Repaso mi pequeño parque tecnológico asumiendo que empieza a estar viejo. Viejo, pero no obsoleto, me digo, mientras recuerdo esa misma frase en boca de Arnold Schwarzenegger en una reciente entrega de «Terminator». Lo mejor de ese film era el envejecido Arnold parodiándose a sí mismo. ¿A quién si no? En efecto, los años y la obsolescencia programada se ciernen sobre nuestros artefactos como sobre nosotros y la capacidad de cumplir con las expectativas que algún día nos hicimos. O nos seguimos haciendo.
Me gusta la ciencia ficción, no por lo que tiene de subterfugio, sino por su voluntad de proyectar realidades alternativas a la realidad diaria. Así, de repente, todos los problemas se nos volatizarían, como nuestra forma de vida, si llegase, por ejemplo, el día de los trífidos o el apocalipsis zombi, si nuestros libros ardieran a 451 grados Fahrenheit o si los ultracuerpos, en fin, comenzaran a usurpar nuestra humanidad. Todo se andará, me temo.
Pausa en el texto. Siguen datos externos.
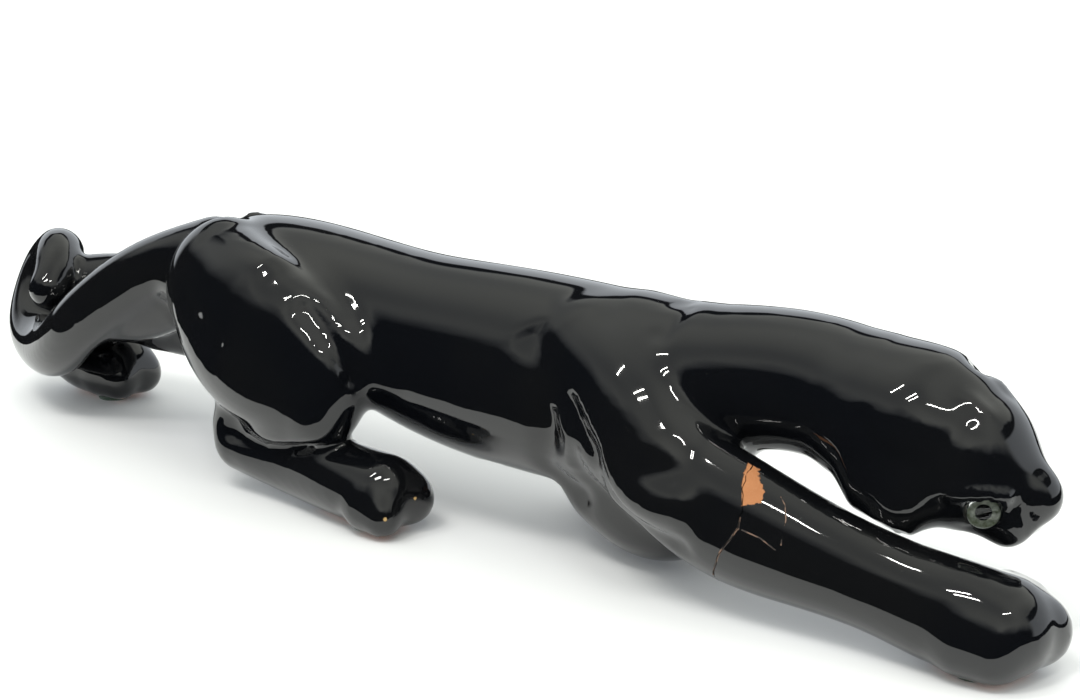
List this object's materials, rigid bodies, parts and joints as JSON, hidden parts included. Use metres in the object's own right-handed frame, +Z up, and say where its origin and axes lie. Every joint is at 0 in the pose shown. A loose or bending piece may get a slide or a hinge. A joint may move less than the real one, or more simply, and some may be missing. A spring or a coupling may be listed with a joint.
{
  "type": "television lamp",
  "caption": "Long black-glazed ceramic stalking panther on felt feet, hollow, with glass eyes, a glued-back foreleg and a small bulb, switched socket and bracket inside the belly.",
  "frame": {"origin": "middle of the bounding box, on the surface the felt pads stand on", "axes": "+X from tail to head, +Y to the animal's left, +Z up"},
  "size_m": [0.5574, 0.1107, 0.1103],
  "materials": {
    "glaze": "high-gloss black glaze on red clay",
    "glass": "clear glass",
    "iris": "painted yellow-green iris, black pupil",
    "cement": "set plaster cement",
    "felt": "pressed felt",
    "steel": "zinc-plated steel",
    "brass": "plain brass",
    "phenolic": "dark brown phenolic",
    "fibre": "red vulcanised fibre",
    "rubber": "soft black rubber",
    "tungsten": "tungsten wire",
    "black_glass": "black glass insulator",
    "solder": "dull solder"
  },
  "bodies": {
    "lamp": {"panther_body": "glaze", "right_foreleg": "glaze", "right_eye_glass": "glass", "right_eye_iris": "iris", "right_eye_cement": "cement", "left_eye_glass": "glass", "left_eye_iris": "iris", "left_eye_cement": "cement", "right_fore_felt_pad": "felt", "left_fore_felt_pad": "felt", "right_hind_felt_pad": "felt", "left_hind_felt_pad": "felt", "lamp_bracket": "steel", "bracket_screw": "steel", "bracket_washer": "fibre", "bracket_nut": "steel", "lamp_nipple": "brass", "nipple_locknut": "brass", "socket_cap": "brass", "socket_body": "phenolic", "right_terminal_screw": "brass", "left_terminal_screw": "brass", "socket_screw_shell": "brass", "socket_insulator": "fibre", "socket_contact": "brass", "cord_grommet": "rubber"},
    "switch": {"switch_spindle": "steel", "switch_knob": "phenolic"},
    "bulb": {"bulb_glass": "glass", "bulb_base": "brass", "bulb_insulator": "black_glass", "bulb_contact": "solder", "bulb_stem": "glass", "bulb_filament": "tungsten"}
  },
  "joints": [
    {"name": "switch_turn", "type": "hinge", "parent": "lamp", "child": "switch", "pos_m": [0.02612, 0.00141, 0.05], "axis": [0, 0, 1], "continuous": true},
    {"name": "bulb_turn", "type": "hinge", "parent": "lamp", "child": "bulb", "pos_m": [0.04362, 0.00141, 0.068], "axis": [1, 0, 0], "continuous": true}
  ]
}
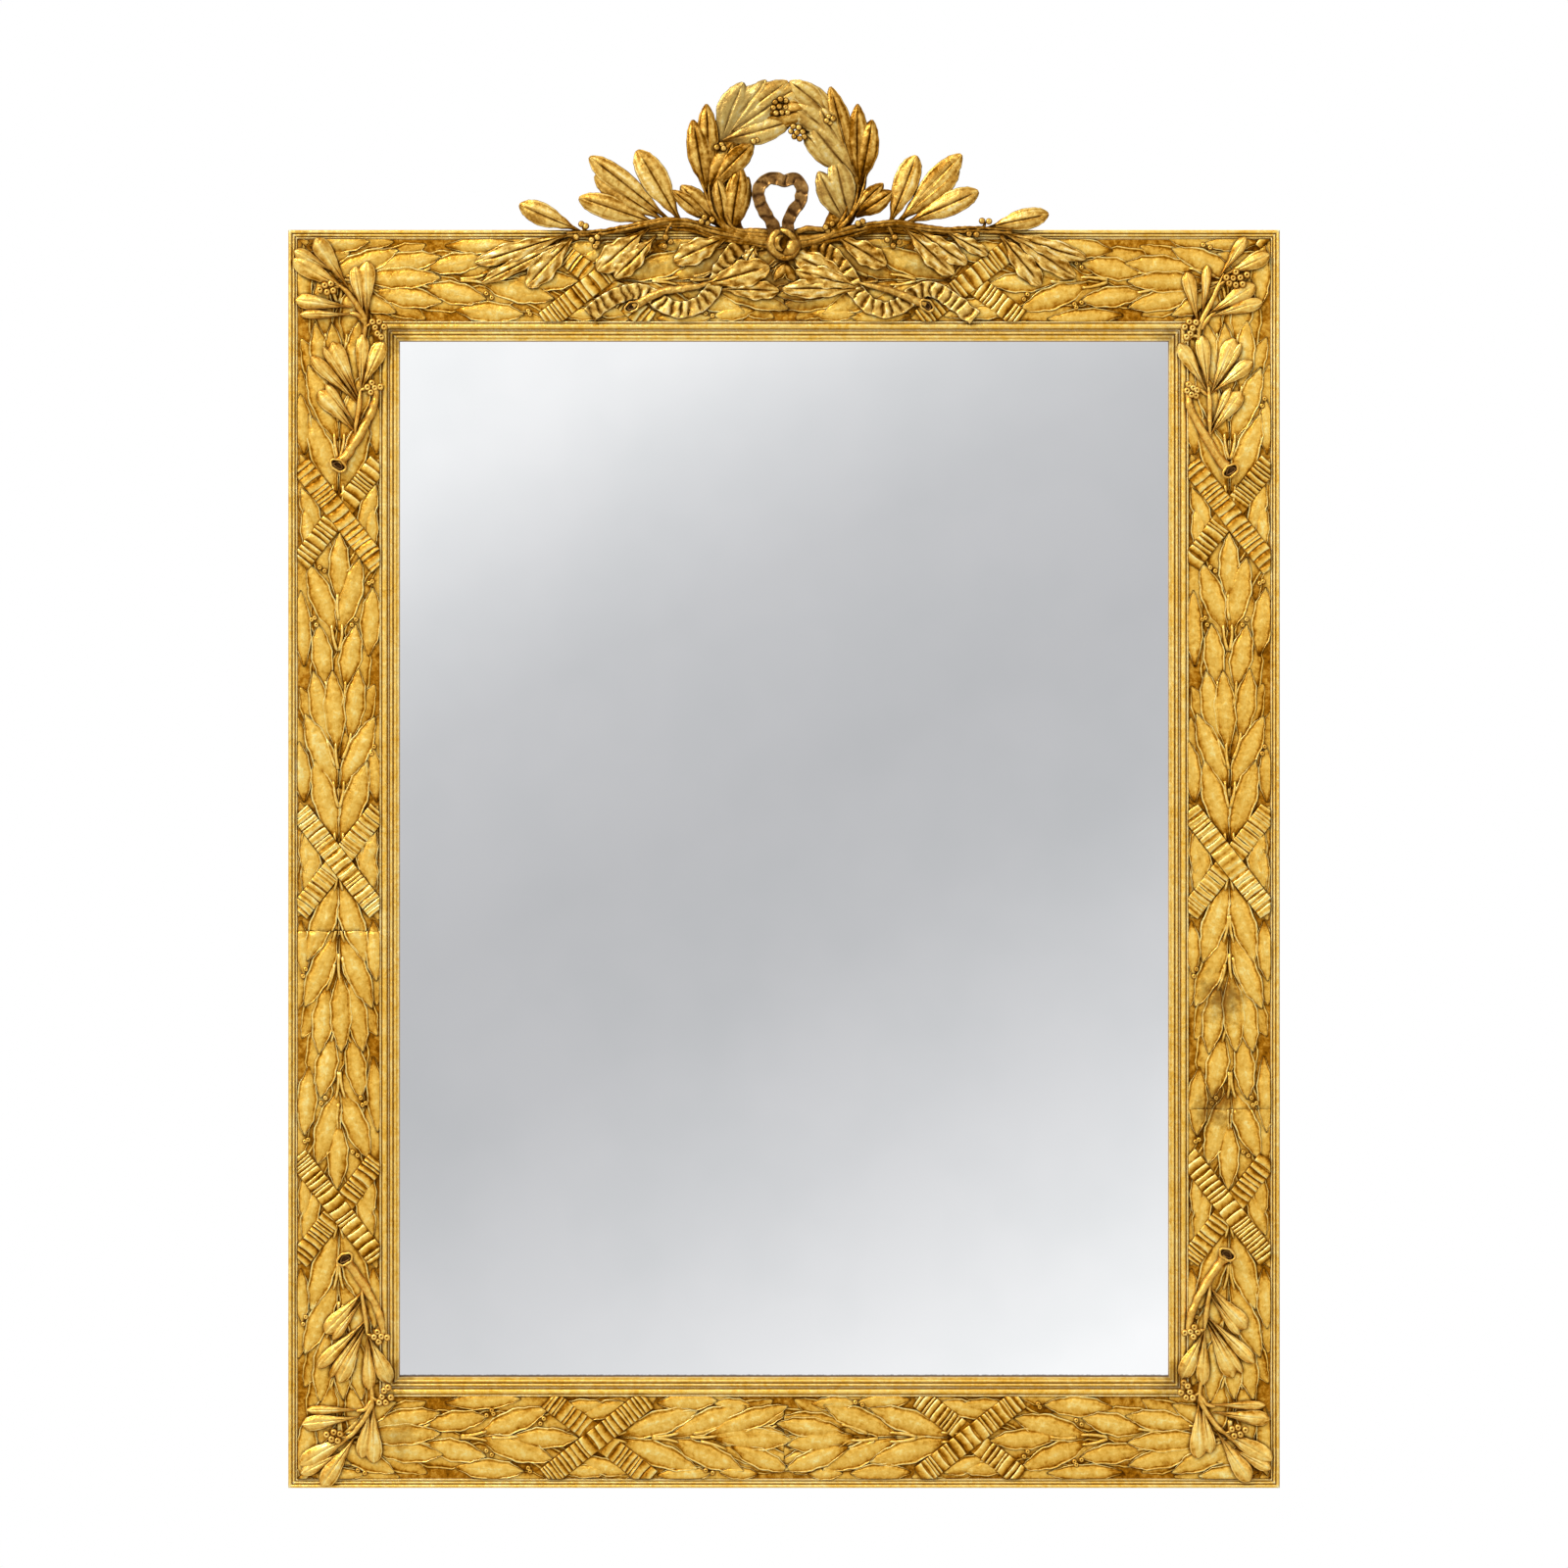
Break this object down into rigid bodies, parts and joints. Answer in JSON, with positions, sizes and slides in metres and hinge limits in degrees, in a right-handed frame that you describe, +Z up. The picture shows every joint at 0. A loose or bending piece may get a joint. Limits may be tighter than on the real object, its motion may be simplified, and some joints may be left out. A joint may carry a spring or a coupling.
{
  "type": "wall mirror",
  "caption": "Rectangular gilded wall mirror with reeded mouldings, laurel garland friezes, corner sprays and a pierced laurel wreath crest with ribbons.",
  "frame": {"origin": "centre of the frame's back plane, on the centre back board", "axes": "+Z up along the height, +X to the viewer's right, -Y towards the viewer, +Y into the wall"},
  "size_m": [1.012, 0.045, 1.4384],
  "materials": {
    "gilding": "worn gold leaf over composition, toned brown in the hollows",
    "carcass_wood": "bare aged softwood, gilded edge",
    "back_wood": "bare aged pine boards",
    "peg_wood": "beech end grain",
    "block_wood": "bare softwood",
    "mirror_plate": "silvered plate glass",
    "bracket_iron": "blackened wrought strip",
    "screw_steel": "dull steel",
    "hanger_brass": "tarnished brass"
  },
  "bodies": {
    "frame": {"back_board_centre": "back_wood", "back_board_left": "back_wood", "back_board_right": "back_wood", "back_board_screws": "screw_steel", "corner_pegs": "peg_wood", "crest_bracket_left": "bracket_iron", "crest_bracket_right": "bracket_iron", "crest_bracket_screws": "screw_steel", "crest_branch_left": "gilding", "crest_branch_right": "gilding", "crest_knot": "gilding", "crest_ribbon_loop": "gilding", "crest_sprig_left": "gilding", "crest_sprig_right": "gilding", "crest_wreath_left": "gilding", "crest_wreath_right": "gilding", "frieze_bottom_left": "gilding", "frieze_bottom_right": "gilding", "frieze_left_lower": "gilding", "frieze_left_upper": "gilding", "frieze_right_lower": "gilding", "frieze_right_upper": "gilding", "frieze_top_left": "gilding", "frieze_top_right": "gilding", "glazing_blocks": "block_wood", "hanger_screws_left": "screw_steel", "hanger_screws_right": "screw_steel", "hanger_strap_left": "hanger_brass", "hanger_strap_right": "hanger_brass", "mirror_glass": "mirror_plate", "outer_moulding_bottom": "gilding", "outer_moulding_left": "gilding", "outer_moulding_right": "gilding", "outer_moulding_top": "gilding", "rail_bottom": "carcass_wood", "rail_top": "carcass_wood", "ribbon_tail_left": "gilding", "ribbon_tail_right": "gilding", "sight_moulding_bottom": "gilding", "sight_moulding_left": "gilding", "sight_moulding_right": "gilding", "sight_moulding_top": "gilding", "spray_bottom_left": "gilding", "spray_bottom_right": "gilding", "spray_top_left": "gilding", "spray_top_right": "gilding", "stile_left": "carcass_wood", "stile_right": "carcass_wood"},
    "ring_left": {"hanger_ring_left": "hanger_brass"},
    "ring_right": {"hanger_ring_right": "hanger_brass"}
  },
  "joints": [
    {"name": "ring_left_hinge", "type": "hinge", "parent": "frame", "child": "ring_left", "pos_m": [-0.462, -0.00415, 0.4], "axis": [1, 0, 0], "range_deg": [0, 175]},
    {"name": "ring_right_hinge", "type": "hinge", "parent": "frame", "child": "ring_right", "pos_m": [0.462, -0.00415, 0.4], "axis": [1, 0, 0], "range_deg": [0, 175]}
  ]
}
Pero estaba yo entre mis máquinas. Microsoft y Apple. Quizá Samsung o alguna de las infinitas marcas chinas que manejamos pensando que son otra cosa. Tanto da. Esas máquinas reflejan todo cuanto somos hasta que no dan más de sí y son sustituidas. A un ordenador le sucede otro más veloz y potente, ergonómico, caro. Hasta el nuevo teclado parece ir más rápido que el antiguo y así es, en efecto; lástima que las ideas nos sigan fluyendo con muchísimo esfuerzo y a la penosa velocidad habitual. No sé si es un alivio saber que nosotros también seremos sustituidos.